The video footage reveals another advantage the Ukrainians possess over Russia: strong morale and professionalism. The Ukrainian troops at the forefront of the fiasco fell back in good order, supporting each other with covering fire and smoke grenades rather than panicking.
While Russia’s troops are exhausted, the new Ukrainian brigades are inexperienced but fresh and have received better training than Russian conscripts — particularly the 12 brigades trained by NATO prior to the battle. Ukraine’s other strengths include the production and more effective use of small drones in greater quantities than Russia, and its arsenal of Western-supplied precision-strike artillery and missiles that can threaten Russian units deep behind the front lines.
For now, it’s far too early to tell whether Ukraine’s offensive will achieve that breakthrough. As NATO chief Jens Stoltenberg noted, “It is still early days and we do not know if this will be a turning point of the war, but we see that the Ukrainians are making advances and liberating more land.”

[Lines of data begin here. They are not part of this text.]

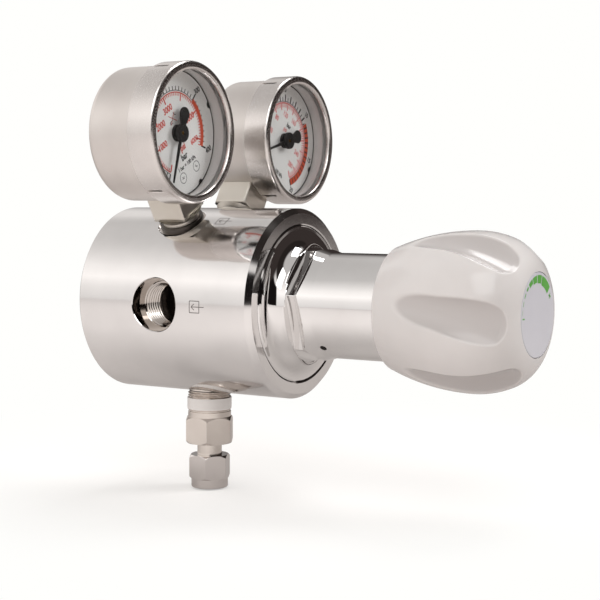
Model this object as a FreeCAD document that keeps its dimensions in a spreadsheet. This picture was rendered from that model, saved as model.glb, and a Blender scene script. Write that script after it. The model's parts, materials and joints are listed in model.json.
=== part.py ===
import FreeCAD, Part
import math
import os
import Sketcher

# A two-gauge, diaphragm gas pressure regulator, 70 mm across, in millimetres.
# The origin is the centre of the rear mounting face.  The regulator's axis runs from there to the
# front along -Y, +Z is up, the inlet is on the -X side and the outlet on the +X side.
# Each turned piece is drawn about its own Z axis and then set in place:
# pieces on the main axis measure their Z forwards from the rear face, pieces in a port measure it
# outwards from the main axis, and gauge pieces measure it forwards from the plane of the ports.

from FreeCAD import Placement, Rotation, Vector

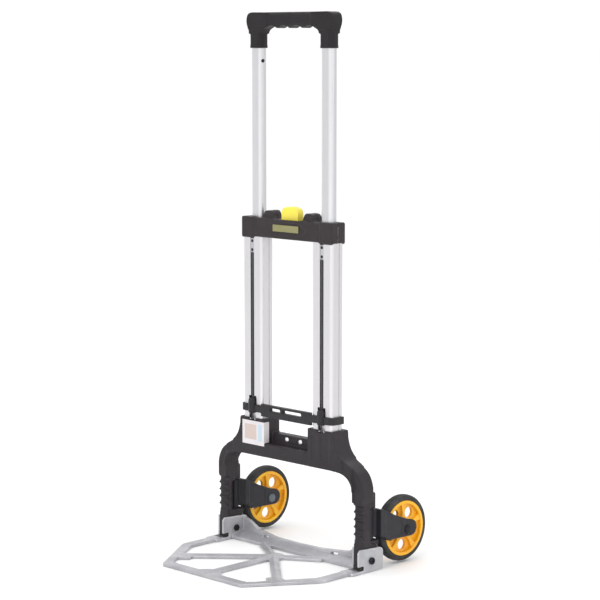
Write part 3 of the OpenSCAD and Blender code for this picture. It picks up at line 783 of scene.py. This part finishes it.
insert_bm, insert_cut = bmesh.new(), bmesh.new()
block(insert_bm, (-65.8, inner_y - 10, 991.2), (65.8, inner_y + 10, 1003.5), 1.5)
scallops(insert_cut)
groove_pitch = 2.1
for k in range(-31, 32):
    x = k * groove_pitch
    groove_top = 991.9 + 4.4 * abs(math.cos(math.pi * k * groove_pitch / pitch)) ** 0.6
    block(insert_cut, (x - 0.45, inner_y - 8.4, 980), (x + 0.45, inner_y + 8.4, groove_top), 0)
put(melt("grip_pad", insert_bm, GRIP, insert_cut, 0.7, 2, 0.5), "handle", ["grip_insert"])

# ---------------------------------------------------------------- hook bar and its bosses
hz0, hz1 = hook_lo.z, hook_hi.z
rail_lo, rail_hi = hz1 - 17.3, hz1 - 3.2


def hook_half(bm):
    """One side of the hook bar: rail, arm, middle slab and thumb ribs."""
    # rail with rounded corners and arms that end in a bead
    prism(bm, [(-8, -20), (111, -20), (115.5, -19.2), (119.2, -16.8), (121.8, -13), (122.9, -8), (122.9, 12),
               (120.6, 14.2), (118.5, 12), (118.5, -9.5), (116.8, -13.6), (113, -16.4), (-8, -16.5)], 2,
          rail_lo, rail_hi)
    prism(bm, [(-8, -19.8), (62, -19.8), (68, -18), (68, -16), (63, -11.6), (-8, -11.1)], 2, hz0, hz1)
    # thumb ribs
    for x in (48, 52.5, 57):
        block(bm, (x - 1, -20, hz0 + 0.4), (x + 1, -18, hz1 - 0.4), 0.6)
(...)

Putin’s current bet is that the longer he drags the war on, the more Western willingness to aid Ukraine will diminish, eventually leaving it vulnerable. The best way to convince him he’s wrong is to give him persuasive evidence that doubling down on his invasion will actually make his position worse. That means not only supporting Ukraine’s current counteroffensive but continuing to adapt to Russia’s own adaptations and planning ahead for long-term assistance that makes clear to Putin his optimism is ill-founded.